The meaning of the IMDb score: 7.5 usually indicates a level of excellence equivalent to about three and a half stars from the critics. 6.0 usually indicates lukewarm watchability, comparable to approximately two and a half stars from the critics. The fives are generally not worthwhile unless they are really your kind of material, equivalent to about a two star rating from the critics, or a C- from our system. Films rated below five are generally awful even if you like that kind of film - this score is roughly equivalent to one and a half stars from the critics or a D on our scale. (Possibly even less, depending on just how far below five the rating is.

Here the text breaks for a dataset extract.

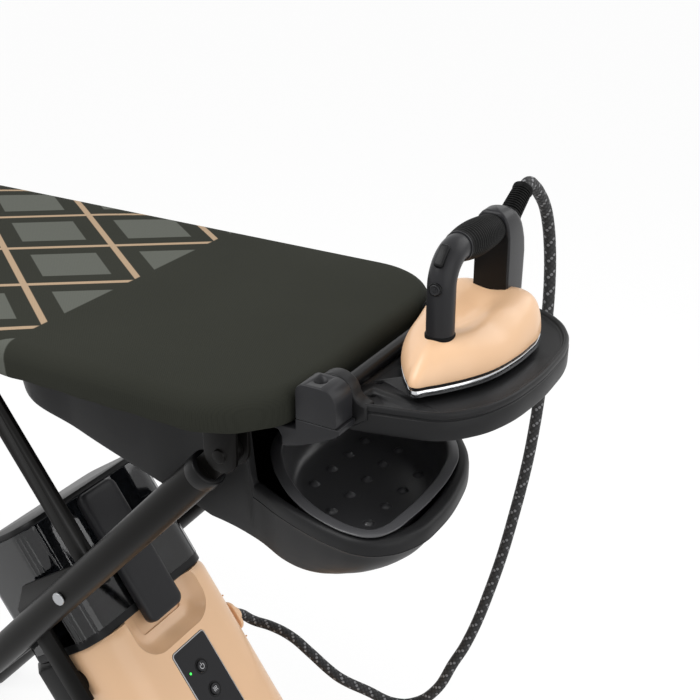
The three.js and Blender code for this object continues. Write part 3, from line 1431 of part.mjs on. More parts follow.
function buildIron() {
  const outline = soleOutline();
  const sole = loft([
    ringAt(inset(outline, GASKET_INSET), SOLE_STAND),
    ringAt(outline, SOLE_STAND + GASKET_INSET / 2),
    ringAt(outline, SOLE_STAND + SOLE_THICK),
  ]);
  const gasketTop = SOLE_STAND + SOLE_THICK + GASKET_THICK;
  const shield = slab(inset(outline, GASKET_INSET), SOLE_STAND + SOLE_THICK / 2, gasketTop);
  add(iron, "soleplate", join(sole, shield), chrome);

  const shellLow = gasketTop + SHELL_LIFT;
  const middleY = (IRON_NOSE_Y + IRON_HEEL_Y) / 2;
  const height = (y) => {
    const share = THREE.MathUtils.smoothstep(y, IRON_NOSE_Y, IRON_HEEL_Y);
    return IRON_NOSE_HEIGHT + (IRON_HEEL_HEIGHT - IRON_NOSE_HEIGHT) * share;
  };
  const domeShares = [
    [1, 0],
    [0.99, 0.24],
    [0.95, 0.5],
    [0.87, 0.74],
    [0.74, 0.9],
    [0.52, 0.97],
    [0.2, 1],
  ];
  const dome = loft(
    domeShares.map(([across, up]) =>
      outline.map((p) => {
        const y = middleY + (p.y - middleY) * across;
        return new THREE.Vector3(p.x * across, y, shellLow + height(y) * up);
      }),
    ),
  );
  const heelOuter = heelPoints(GAP);
  const heelRoom = sidePrism(heelOuter, -HEEL_HALF - GAP, HEEL_HALF + GAP);
  const postEnds = [POST_ROOT, GRIP_AXIS_Z].map((z) => [0, POST_Y, z]);
  const postRoom = rod(...postEnds, POST_RADIUS + GAP);
  add(iron, "iron_shell", cut(dome, heelRoom, postRoom), tan);
  add(iron, "handle_heel", sidePrism(heelPoints(0), -HEEL_HALF, HEEL_HALF), darkPlastic);
}

// Side outline of the block that carries the handle's rear end, grown by a margin
function heelPoints(margin) {
  const backDirection = strainDirection();
  const start = strainStart();
  const half = STRAIN_BIG_RADIUS;
  const corner = (sign) => [start.y - sign * backDirection.z * half, start.z + sign * backDirection.y * half];
  const grip = GRIP_AXIS_Z - GRIP_RADIUS - GRIP_SWELL - GRIP_BACK_DROP;
  const points = [
    [HEEL_FRONT_Y, HEEL_ROOT],
    [HEEL_BACK_Y, HEEL_ROOT],
    [HEEL_BACK_Y + OVERRUN, (HEEL_ROOT + GRIP_AXIS_Z) / 2],
    corner(-1),
    corner(1),
    [start.y - half * 2, GRIP_AXIS_Z + POST_RADIUS],
    [GRIP_END_Y + GAP + OVERRUN * 2, GRIP_AXIS_Z + POST_RADIUS - OVERRUN],
    [GRIP_END_Y + GAP, GRIP_AXIS_Z + POST_RADIUS / 2],
    [GRIP_END_Y + GAP, grip],
    [HEEL_FRONT_Y, grip - OVERRUN],
  ].map(([y, z]) => new THREE.Vector2(y, z));
  return inset(points, -margin).map((p) => [p.x, p.y]);
}

const strainDirection = () =>
  new THREE.Vector3(0, Math.cos(degrees(STRAIN_ANGLE)), Math.sin(degrees(STRAIN_ANGLE)));
const strainStart = () => new THREE.Vector3(0, HEEL_BACK_Y - STRAIN_BIG_RADIUS, GRIP_AXIS_Z - OVERRUN * 2);

function buildHandle() {
  const riseTop = GRIP_AXIS_Z - ELBOW_RADIUS;
  const path = new THREE.CurvePath();
  const bottom = new THREE.Vector3(0, POST_Y, POST_ROOT + GAP);
  const bendStart = new THREE.Vector3(0, POST_Y, riseTop);
  const bendEnd = new THREE.Vector3(0, POST_Y + ELBOW_RADIUS, GRIP_AXIS_Z);
  const bendCorner = new THREE.Vector3(0, POST_Y, GRIP_AXIS_Z);
  const front = new THREE.Vector3(0, GRIP_START_Y - GAP, GRIP_AXIS_Z);
  path.add(new THREE.LineCurve3(bottom, bendStart));
  path.add(new THREE.QuadraticBezierCurve3(bendStart, bendCorner, bendEnd));
  path.add(new THREE.LineCurve3(bendEnd, front));
  const neck = tube(path, POST_RADIUS, 16, 16);
  const coreStart = [0, GRIP_START_Y - POST_RADIUS, GRIP_AXIS_Z];
  const coreEnd = [0, GRIP_END_Y - OVERRUN / 2, GRIP_AXIS_Z - GRIP_BACK_DROP];
  const core = rod(coreStart, coreEnd, GRIP_CORE_RADIUS, GRIP_CORE_RADIUS, 16);

  // Rooms for the three keys on the neck
  const keyZ = STEAM_KEY_Z;
  const frontY = POST_Y - POST_RADIUS;
  const keyRod = (radius, sink, proud) =>
    rod([0, frontY - proud, keyZ], [0, frontY + sink, keyZ], radius, radius, 14);
  const keyRoom = keyRod(STEAM_KEY_RADIUS + GAP, STEAM_KEY_SINK + OVERRUN, OVERRUN * 2);
  const bendKey = (half, long, sink, proud) => {
    const box = block(-half, half, -long, long, -sink, proud);
    box.rotateX(Math.PI / 4);
    const centre = new THREE.Vector3(0, POST_Y + ELBOW_RADIUS, riseTop);
    const reach = ELBOW_RADIUS * BEND_SHARE + POST_RADIUS;
    const out = new THREE.Vector3(0, -Math.SQRT1_2, Math.SQRT1_2).multiplyScalar(reach);
    return box.translate(0, centre.y + out.y, centre.z + out.z);
  };
  const thumbHalf = TRIGGER_WIDTH / 2;
  const thumbLong = TRIGGER_LENGTH / 2;
  const thumbRoom = bendKey(thumbHalf + GAP, thumbLong + GAP, STEAM_KEY_SINK + OVERRUN, OVERRUN * 3);
  const triggerBox = (grow, sink, proud) => {
    const half = thumbHalf + grow;
    const long = TRIGGER_LENGTH / 3 + grow;
    const box = block(-half, half, -long, long, -proud, sink);
    box.rotateX(Math.PI / 4);
    const centre = new THREE.Vector3(0, POST_Y + ELBOW_RADIUS, riseTop);
    const reach = ELBOW_RADIUS * BEND_SHARE - POST_RADIUS;
    const out = new THREE.Vector3(0, -Math.SQRT1_2, Math.SQRT1_2).multiplyScalar(reach);
    return box.translate(0, centre.y + out.y, centre.z + out.z);
  };
  const triggerRoom = triggerBox(GAP, TRIGGER_THICK + OVERRUN, TRIGGER_THICK);
  const rooms = [keyRoom, thumbRoom, triggerRoom];
  add(iron, "handle", cut(join(neck, core), ...rooms), darkPlastic);
  add(iron, "steam_key", keyRod(STEAM_KEY_RADIUS, STEAM_KEY_SINK, STEAM_KEY_PROUD), midPlastic);
  add(iron, "thumb_key", bendKey(thumbHalf, thumbLong, STEAM_KEY_SINK, STEAM_KEY_PROUD), midPlastic);
  add(iron, "steam_trigger", triggerBox(0, TRIGGER_THICK / 2, TRIGGER_THICK / 2), midPlastic);

  // Rubber sleeve round the core, swollen in the middle
  const sleeveStart = GRIP_START_Y + OVERRUN / 2;
  const length = GRIP_END_Y - sleeveStart - OVERRUN;
  const inner = GRIP_CORE_RADIUS + GAP;
  const swell = [0, 0.75, 1, 0.75, 0];
  const profile = [[inner, 0]];
  swell.forEach((share, i) => {
    profile.push([GRIP_RADIUS + GRIP_SWELL * share, (length * i) / (swell.length - 1)]);
  });
  profile.push([inner, length], [inner, 0]);
  const sleeve = new THREE.LatheGeometry(profile.map(([r, y]) => new THREE.Vector2(r, y)), 16);
  const slope = GRIP_BACK_DROP / (coreEnd[1] - coreStart[1]);
  const drop = slope * (sleeveStart - coreStart[1]);
  sleeve.rotateX(-Math.atan(slope)).translate(0, sleeveStart, GRIP_AXIS_Z - drop);
  add(iron, "grip_sleeve", sleeve, rubber);

  const from = strainStart().addScaledVector(strainDirection(), GAP);
  const to = strainStart().addScaledVector(strainDirection(), STRAIN_LENGTH);
  const relief = rod(from.toArray(), to.toArray(), STRAIN_BIG_RADIUS - OVERRUN, STRAIN_SMALL_RADIUS, 14);
  add(iron, "hose_relief", relief, rubber);
}
buildIron();
buildHandle();

// Steam hose from the iron's strain relief to the generator's socket, hanging in a loop
function buildHose() {
  const hoseShares = [
    [0.128, 0.287, 0.201],
    [0.128, 0.315, 0.188],
    [0.128, 0.342, 0.167],
    [0.128, 0.371, 0.139],
    [0.128, 0.393, 0.103],
    [0.128, 0.41, 0.055],
    [0.128, 0.423, -0.008],
    [0.128, 0.426, -0.079],
    [0.12, 0.426, -0.314],
    [0.095, 0.41, -0.53],
    [0.065, 0.379, -0.703],
    [0.032, 0.347, -0.836],
    [0.013, 0.331, -0.882],
    [-0.019, 0.311, -0.956],
    [-0.055, 0.293, -0.991],
    [-0.098, 0.278, -1],
    [-0.158, 0.26, -0.979],
    [-0.214, 0.24, -0.953],
    [-0.24, 0.24, -0.944],
    [-0.292, 0.244, -0.921],
    [-0.345, 0.249, -0.901],
    [-0.397, 0.249, -0.893],
    [-0.441, 0.237, -0.884],
    [-0.456, 0.222, -0.866],
  ];
  boardFrame.updateMatrixWorld(true);
  const inBoard = (frame, x, y, z) => boardFrame.worldToLocal(frame.localToWorld(new THREE.Vector3(x, y, z)));
  const exit = strainStart().addScaledVector(strainDirection(), STRAIN_LENGTH + GAP);
  const start = inBoard(iron, exit.x, exit.y, exit.z);
  const end = inBoard(legB, OUTLET_ALONG, CASE_HALF_WIDTH + OUTLET_LENGTH + GAP, OUTLET_HEIGHT);
  const between = hoseShares.map((share) => new THREE.Vector3(...share).multiplyScalar(HOSE_DROP));
  const route = new THREE.CatmullRomCurve3([start, ...between, end], false, "centripetal");
  const count = Math.round(route.getLength() / HOSE_STEP);
  const points = route.getSpacedPoints(count);
  const stretchShares = [
    ["hose_upper", 0, 0.14],
    ["hose_drop", 0.14, 0.42],
    ["hose_loop", 0.42, 0.7],
    ["hose_lower", 0.7, 1],
  ];
  // The hose leaves each end square to what it meets
  const headingAt = (at) => {
    if (at === 0) return strainDirection();
    if (at === count) return new THREE.Vector3(0, -1, 0);
    return points[at + 1].clone().sub(points[at - 1]).normalize();
  };
  for (const [name, from, to] of stretchShares) {
    const first = Math.round(count * from);
    const last = Math.round(count * to);
    const run = points.slice(first + 1, last);
    const headings = [headingAt(first), headingAt(last)];
    const near = (at, heading, distance) => points[at].clone().addScaledVector(heading, distance);
    const trims = [first > 0 ? GAP / 2 : 0, last < count ? GAP / 2 : 0];
    run.unshift(near(first, headings[0], trims[0]), near(first, headings[0], HOSE_RADIUS));
    run.push(near(last, headings[1], -HOSE_RADIUS), near(last, headings[1], -trims[1]));
    const path = new THREE.CatmullRomCurve3(run, false, "centripetal");
    add(boardFrame, name, tube(path, HOSE_RADIUS, last - first, HOSE_SIDES), rubber);
  }
}
buildHose();

export default table;
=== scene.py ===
# %% [markdown]
# # A vacuum ironing table with its steam iron, in Blender
#
# The real table is a padded board on crossed legs. A fan under it sucks the steam through the cloth,
# a steam generator on wheels makes up one pair of legs, and a steam iron stands on a folding rest.
# The CAD model gives every piece its place and size. This lesson gives each piece its surface,
# and replaces the plain CAD solids that show most by finer meshes in the same place.

# %% Load the CAD frame
import json
import math

import bmesh
import bpy
from mathutils import Matrix, Vector

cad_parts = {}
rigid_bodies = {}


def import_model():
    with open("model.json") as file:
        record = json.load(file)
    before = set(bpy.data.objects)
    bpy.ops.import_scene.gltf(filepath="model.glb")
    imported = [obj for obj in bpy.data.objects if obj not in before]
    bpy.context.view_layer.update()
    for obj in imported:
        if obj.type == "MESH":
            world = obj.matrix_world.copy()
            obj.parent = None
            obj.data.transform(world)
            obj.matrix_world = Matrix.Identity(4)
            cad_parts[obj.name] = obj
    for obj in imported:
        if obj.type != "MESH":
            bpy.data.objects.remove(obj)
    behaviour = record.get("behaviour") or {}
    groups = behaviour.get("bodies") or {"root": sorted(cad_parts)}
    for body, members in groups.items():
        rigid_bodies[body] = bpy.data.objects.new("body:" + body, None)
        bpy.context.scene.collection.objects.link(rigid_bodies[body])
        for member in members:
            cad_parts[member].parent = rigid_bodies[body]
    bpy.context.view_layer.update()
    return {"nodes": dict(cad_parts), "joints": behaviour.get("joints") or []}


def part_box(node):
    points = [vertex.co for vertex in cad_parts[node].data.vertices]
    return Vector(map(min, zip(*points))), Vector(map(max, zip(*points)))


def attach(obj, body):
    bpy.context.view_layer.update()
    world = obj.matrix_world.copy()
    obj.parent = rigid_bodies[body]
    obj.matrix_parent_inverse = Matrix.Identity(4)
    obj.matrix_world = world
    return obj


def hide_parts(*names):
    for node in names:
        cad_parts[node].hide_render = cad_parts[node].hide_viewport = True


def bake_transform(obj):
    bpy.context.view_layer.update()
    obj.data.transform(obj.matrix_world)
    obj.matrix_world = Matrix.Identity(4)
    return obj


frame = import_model()
nodes = frame["nodes"]
joints = {joint["name"]: joint for joint in frame["joints"]}
print("CAD nodes:", len(nodes), "joints:", len(joints))

# %% [markdown]
# ## Four local frames, in millimetres
#
# A maker measures each assembly from its own corner: the board from its end and top, the generator
# along its housing from the pivot where the legs cross, the legs down from their hinge, and the iron
# from the middle of its sole. Each frame is a matrix that takes millimetres to the scene's metres.

# %% Frames of the board, the legs, the generator and the iron
MM = 0.001
COVER_SETBACK = 6
SOLE_STAND = 5
TO_METRES = Matrix.Scale(MM, 4)


def frame_of(origin, x_axis=(1, 0, 0), z_axis=(0, 0, 1)):
    """The matrix that takes millimetres in a turned frame to metres in the scene."""
    x, z = Vector(x_axis), Vector(z_axis)
    turned = Matrix((x, z.cross(x), z)).transposed().to_4x4()
    return Matrix.Translation(origin) @ turned @ TO_METRES


cover_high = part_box("board_cover")[1]
sole_low, sole_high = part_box("soleplate")
fold_pivot = Vector(joints["fold"]["pos_m"])
crossing = Vector(joints["crossing"]["pos_m"])
down_the_leg = (crossing - fold_pivot).normalized()
down_the_housing = -Vector(joints["tank_pull"]["axis"]).normalized()
off_the_face = -Vector(joints["power_press"]["axis"]).normalized()

BOARD = frame_of((cover_high.x + COVER_SETBACK * MM, 0, cover_high.z))
IRON = frame_of(((sole_low.x + sole_high.x) / 2, 0, sole_low.z - SOLE_STAND * MM))
CASE = frame_of(crossing, down_the_housing, off_the_face)
LEG = frame_of(fold_pivot, Vector((0, 1, 0)).cross(-down_the_leg), -down_the_leg)
print("board frame at", [round(x, 4) for x in BOARD.translation])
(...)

My own guideline: A means the movie is so good it will appeal to you even if you hate the genre. B means the movie is not good enough to win you over if you hate the genre, but is good enough to do so if you have an open mind about this type of film. C means it will only appeal to genre addicts, and has no crossover appeal. (C+ means it has no crossover appeal, but will be considered excellent by genre fans, while C- indicates that it we found it to be a poor movie although genre addicts find it watchable). D means you'll hate it even if you like the genre. E means that you'll hate it even if you love the genre. F means that the film is not only unappealing across-the-board, but technically inept as well. Any film rated C- or better is recommended for fans of that type of film. Any film rated B- or better is recommended for just about anyone. We don't score films below C- that often, because we like movies and we think that most of them have at least a solid niche audience. Now that you know that, you should have serious reservations about any movie below C-.

Based on this description, this is a C, possibly a C+. It was somewhat overvalued by the critics, but IMDb voters have it pegged about right. It is a movie too good to pan, but not really good enough to recommend except for genre fanatics or as a safe compromise to controversial alternatives.